Partirei da una considerazione apparentemente banale, ma in realtà fondamentale, una questione raramente esplicitata eppure centrale nel processo formativo. Da sempre, e spesso purtroppo ancora oggi, nella nostra scuola – ma non solo nella scuola – si tende a privilegiare la capacità della risposta esatta, piuttosto che quella di premiare la domanda giusta. Invece ogni vera scoperta non parte mai da una risposta, ma da una domanda. Con questo non voglio sminuire le conoscenze, che sono indispensabili, ma che non si può più trascurare la capacità di interrogarsi e di interrogare la realtà che ci circonda. E il progetto di cui stiamo parlando ha favorito, direi quasi obbligato, i nostri allievi/e a porsi il problema della domanda, dell’importanza della domanda, della centralità della domanda.

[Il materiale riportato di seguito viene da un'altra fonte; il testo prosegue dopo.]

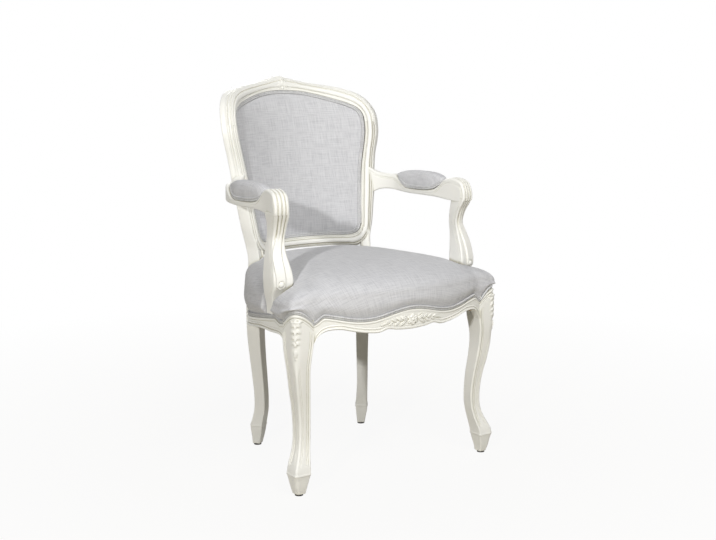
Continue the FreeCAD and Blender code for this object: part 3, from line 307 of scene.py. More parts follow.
def on_back(x, z, depth):
    """Points at x of the back's front face, moved out along its radius by depth."""
    angle = np.arcsin(np.clip(x / BACK_RADIUS, -1, 1))
    r = BACK_RADIUS + depth
    axis_y = BACK_AXIS_Y + BACK_RAKE * (z - BACK_AXIS_Z)
    return np.stack([r * np.sin(angle), axis_y + r * np.cos(angle), z + 0 * angle], axis=-1)


def back_sections(inner_x, inner_z, outer_x, outer_z):
    """Sections of the back's frame: front face outwards, outer side, rear face and inner side."""
    return np.stack([on_back(inner_x, inner_z, 0), on_back(outer_x, outer_z, 0),
                     on_back(outer_x, outer_z, BACK_THICK), on_back(inner_x, inner_z, BACK_THICK)], axis=1)


# Half outlines of the back opening and of its frame, as (inner x, inner z, outer x, outer z)
BOTTOM = [(0, 541, 0, 512), (50, 541, 50, 512), (95, 540.5, 95, 512), (120, 540, 121, 510.5),
          (136, 542, 140, 509), (148, 547, 155, 515), (156, 555, 168, 529), (160.5, 568, 178, 550)]
STILE = [(163, 580, 185.5, 580), (166.5, 615, 190.5, 615), (170.5, 650, 195.5, 650),
         (175.5, 690, 200, 690), (181, 730, 204, 730), (188, 765, 209, 765), (194, 795, 215, 795),
         (198, 820, 218.5, 820), (199, 845, 219.5, 845)]
CREST = [(198.5, 859, 218.8, 862), (195, 872, 215.5, 880), (187.5, 883, 207.5, 900),
         (176, 891, 194, 917), (160, 898.5, 174, 929), (138, 906, 148, 938), (110, 914.5, 116, 944),
         (76, 923, 79, 950), (45, 928, 45, 957), (22, 929.7, 20, 963.5), (0, 930.2, 0, 968.5)]


def opening_line(count):
    """Closed smooth lines of the back opening and of its frame's outer edge, from the bottom middle."""
    half = np.array(BOTTOM + STILE + CREST, float)
    return closed_curve(np.vstack([half, half[-2:0:-1] * np.array([-1, 1, -1, 1])]), count)


# The same lines, fine enough to look up a place along them
OUTLINE, OUTLINE_PLACE, OUTLINE_LENGTH = opening_line(4000)


def back_profile(t, live=1.0):
    """Moulding across the back's frame, t from the opening to the outer edge, heights in mm:
    a cove beside the welt, a broad round ridge, a groove and a bead that falls back.
    Where live is 0, low on the stile, only the cove is left."""
    cove = -1.4 * bump((t - 0.13) / 0.12) - 1.3 * bump((t - 0.26) / 0.05)
    ridge = 3.4 * np.sqrt(np.clip(1 - ((t - 0.48) / 0.21) ** 2, 0, None))
    line = -2.0 * bump((t - 0.71) / 0.055) - 1.2 * bump((t - 0.87) / 0.035)
    fall = -7.0 * smooth((t - 0.70) / 0.32) ** 1.3
    return cove + live * (ridge + line + fall + 0.8 * bump((t - 0.79) / 0.06))


def back_side(w, fade=1.0):
    """Moulding on the outer side of the back's frame, w from 1 at the front edge to 2 at the rear:
    the edge falls back, and behind it lie two grooves and a hollow, as deep as fade says."""
    down = (w - 1) * BACK_THICK
    lines = groove(down, 7.0, 2.0, 1.7) + groove(down, 14.0, 2.0, 1.5) - 1.2 * bump((down - 21.0) / 6.0)
    return np.where(w < 2, lines * fade - 3.0 * (1 - smooth((w - 1) * 4)), 0)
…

Quindi, il senso.

 

Come secondo punto vorrei soffermarmi sulla celebre tripartizione ciceroniana tra “quelli che sanno, quelli che non sanno e quelli che sanno dove guardare”. Fermo restando il fatto che “quelli che non sanno” erano, sono e saranno gli esclusi di ieri, di oggi e di domani, mi pare importante riflettere tra i due restanti protagonisti della tripartizione: “quelli che sanno” e “quelli che sanno dove guardare”. Ora, se fino a ieri i privilegiati erano gli appartenenti alla prima categoria, mi sembra che il raddoppio delle conoscenze (sempre più rapido), la complessità della realtà sociale e la sovrabbondanza informativa, tenda a mettere in posizione di vantaggio i secondi. È la capacità di scovare la persona giusta, di individuare la fonte attendibile, di saper assumere di fronte alle cose uno sguardo carico di genuino stupore per il non visto dai più, che ci permette di leggere meglio il mondo che ci circonda. Anche in questo caso il progetto Telestreep ha portato le varie redazioni a diventare agenzie investigative, a girare fra gli argomenti e i luoghi individuati con occhi indagatori, a telefonare e a parlare qua e là per cercare le tracce che potessero avvicinare alla meta. E qui troviamo la motivazione.

 

Ancora, e da ultimo, io, e credo tutti quanti noi che abbiamo partecipato a questa avventura, ho riscoperto il piacere di imparare a bottega, il gusto dell’officina, del fare, del sapere pratico, di prendere in mano una telecamera o un microfono, di riguardarmi e risentirmi senza riconoscermi. Di voltarmi, non visto, per osservare lo sguardo dei vicini nel tentativo di leggere nelle loro espressioni l’assenso o il diniego. L’emozione di riprendere una scena ripetendomi mentalmente: non troppo cielo, controcampo, campo lungo, attento a … a cercare complicità e aiuto dagli altri. Insomma, il vecchio sapere artigianale che oggi chiamiamo capacità di networking e di lavorare in squadra. Potenza della moda, in cui l’antico, con un breve restiling linguistico, diventa postmoderno! Anche questo abbiamo riscoperto. Abbiamo cioè incontrato l’emozione dell’apprendimento.

Oggi si svolge il seminario di restituzione del progetto, tra un po’ si torna a casa, il viaggio è terminato. Si approda a Itaca, arricchiti da nuove esperienze e con dentro la malia del viaggio che ci ha fatto attraversare il mare, proprio quello che sta tra il dire e il fare.